The crux of the matter hinged on the interpretation of several clauses within the document. Clause 3 and special condition 1 suggested that the execution of a formal contract was necessary for the purchaser to gain possession of the property. Additionally, clause 6 indicated that further agreements might be required by the vendor.

Clause 3 & 6 read as follows:

“Possession shall be given and taken on settlement upon signing and execution of a formal contract of sale within 28 days of acceptance of this offer.”

“If required by the Vendor/s I/we (the buyer) shall execute a further agreement to be prepared at my costs by his appointed Solicitors containing the foregoing and such other covenants and conditions as they may reasonably require………”

Kirwan (the vendor) decided not to proceed with the sale. He argued that there was no binding contract. The case was heard at the Supreme Court of Western Australia.

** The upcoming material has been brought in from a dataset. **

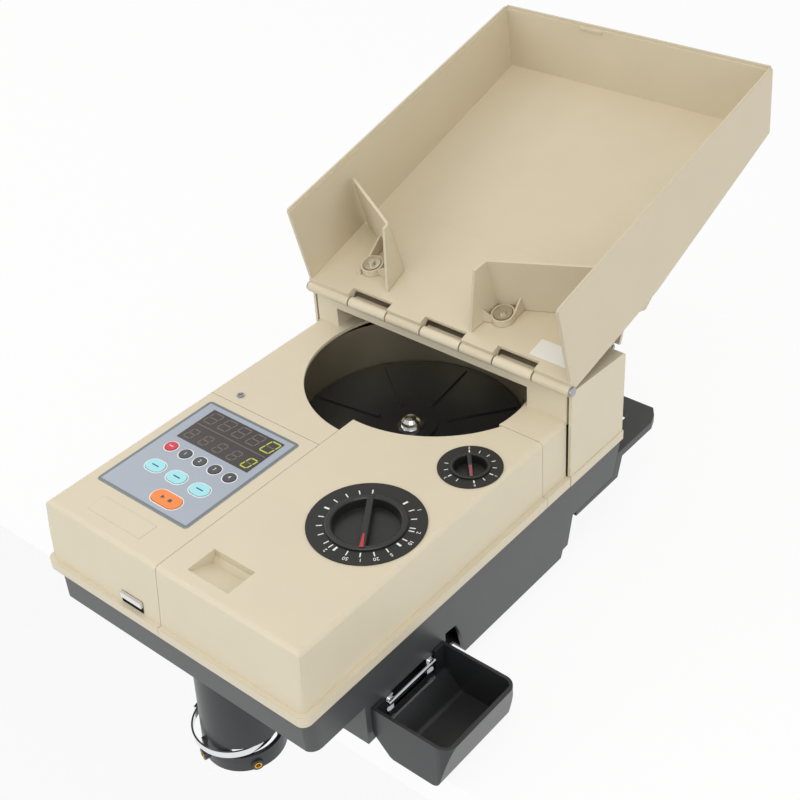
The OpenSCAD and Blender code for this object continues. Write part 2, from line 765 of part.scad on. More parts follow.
module knob_large() {
    knob(large_x, large_y, large_knob_r, large_rim, 4.2, large_turn, 7, plate_top + 8);
}

module knob_small() {
    knob(small_x, small_y, small_knob_r, small_rim, 2.6, small_turn, 6, small_cam_z);
}

// Rail that sets the coin diameter, moved in and out by the large knob's cam
module diameter_rail() {
    color(steel) seat() {
        span([track_x - 15, roller_front_y + 9, plate_top + 4.3], [track_x - 11, roller_back_y - 60, plate_top + 7.6]);
        span([large_x - 4, large_y - 4, plate_top + 4.3], [track_x - 12, large_y + 4, plate_top + 7.6]);
    }
}

// Gate that sets the coin thickness, raised and lowered by the small knob's cam
module thickness_gate() {
    color(steel) seat() {
        span([track_x - 10, gate_y, plate_top + 6.5], [track_x + 8, gate_y + 2, plate_top + 19.7]);
        span([small_x - 3, small_y - 3, gate_top - 2], [track_x - 6.9, gate_y + 2, gate_top]);
        span([small_x - 3, gate_y, plate_top + 18], [track_x - 6.9, gate_y + 2, gate_top]);
    }
}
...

Hearing and Court’s Judgment

The primary judge initially ruled that there was no binding contract, primarily because the execution of a formal contract appeared to be a condition precedent. However, on appeal to the High Court of Australia, the Court disagreed and decided that while the parties intended to execute a formal contract, it was not a condition for the formation of a binding agreement.

The judges supported the notion that the requirement for a formal contract did not negate the existence of a binding agreement. The execution of a formal contract was seen as a condition of certain obligations (such as giving and taking possession and paying part of the purchase price) rather than a condition of agreement itself.

Additionally, the judges considered the inclusion of clause 6, which allowed for the possibility of further agreements. Clause 6 of the document allowed the vendor to require the execution of a further agreement containing additional covenants and conditions, if deemed reasonable by their solicitors.

The Court discussed the legal principle that parties to a contract can leave certain terms to be determined by a third party without rendering the contract void for uncertainty. Specifically, Clause 6 allowed the solicitors for the vendor to unilaterally include additional terms, provided these terms are reasonable.

The clause allowed the solicitors for the vendor to determine additional terms, which is a common practice and doesn’t invalidate the contract. It allowed to add more conditions to the agreement, but only if these new conditions don’t contradict the existing ones or the original agreement and are reasonable.

Thus, the existing agreement was binding.

Quote from the case

“Clause 6 does not require that the additional terms should be the subject of agreement between the parties. The inclusion of additional terms depends on the unilateral requirement of the solicitors for the vendor, subject to the qualification that the requirement must be reasonable. It is well established that the parties to a contract may leave terms – even essential terms – to be determined by a third person: Foster v. Wheeler (1888) 38 Ch D 130; May and Butcher Ltd. v. The King (1934) 2 KB 17, at p 21.”